California Updates Guidelines for Treating Patients Who Have COVID-19

Dentistry Today


The California Department of Health has updated its guidelines for treating patients with dental emergencies, including patients with known or suspected COVID-19, in alignment with recommendations from the Centers for Disease Control or Prevention, the ADA, and the American Dental Hygienists’ Association.

Already, the Department of Health advises dental practices to postpone routine procedures, surgeries, and non-urgent visits and treat only those patients with dental emergencies. Patients who are treated should be screened for COVID-risk, including fever, respiratory symptoms, or potential exposure and triaged appropriately.

When patients with known or suspected COVID-19 require treatment, dental health care personnel (DHCP) and medical providers should work together to determine an appropriate facility for treatment. Patients with active COVID-19 infection should not be seen in dental settings, per CDC guidance, and treatment should be carried out in accordance with the Aerosol Transmissible Diseases (ATD) Standard.

DHCP should use recommended personal protective equipment (PPE) including a gown, gloves, eye protection such as a face shield or goggles, and respiratory protection including a powered air-purifying respirator (PAPR) or N95 respirator. 

Any aerosol-generating procedures should follow best practices and be performed in an airborne infection isolation room.
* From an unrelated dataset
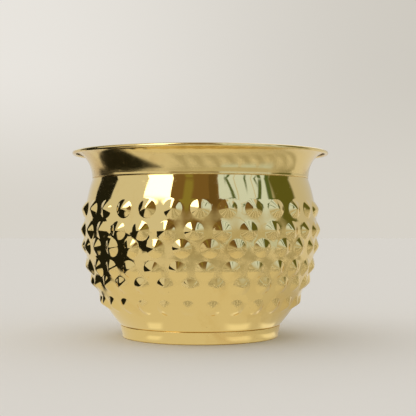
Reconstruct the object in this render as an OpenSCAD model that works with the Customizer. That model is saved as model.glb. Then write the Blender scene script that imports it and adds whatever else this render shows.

Those present in the room must wear a PAPR with a high-efficiency particulate air (HEPA) filter during the procedure. If a PAPR isn’t available, the dentist should wear an N95 respirator. 

Dental procedures that are less likely to produce aerosols should be performed in an airborne isolation room unless it isn’t feasible to do so. In that case, the can be performed in a private room with the door closed.

DHCP should perform procedures in a manner that minimizes aerosol production such as the use of high-volume evacuation. Also, those in the room should wear a respirator at least as effective as an N95 filtering facepiece respirator. If surgical N95 respirators aren’t available, an industrial N95 with a face shield would be an alternative.

If additional follow-up care or procedures are required after the emergent care for patients with suspected or confirmed COVID-19, dental providers should wait until after symptoms have resolved (72 hours since the last fever without anti-fever medications and improved cough or other respiratory symptoms) and at least seven days have elapsed since symptom onset. Following the ATD Standard respiratory protection requirements described above would be prudent under these circumstances. 

The Department of Health offers additional guidance for treating patients with urgent dental problems who aren’t symptomatic for COVID-19 and without known exposure to the virus as well as further resources.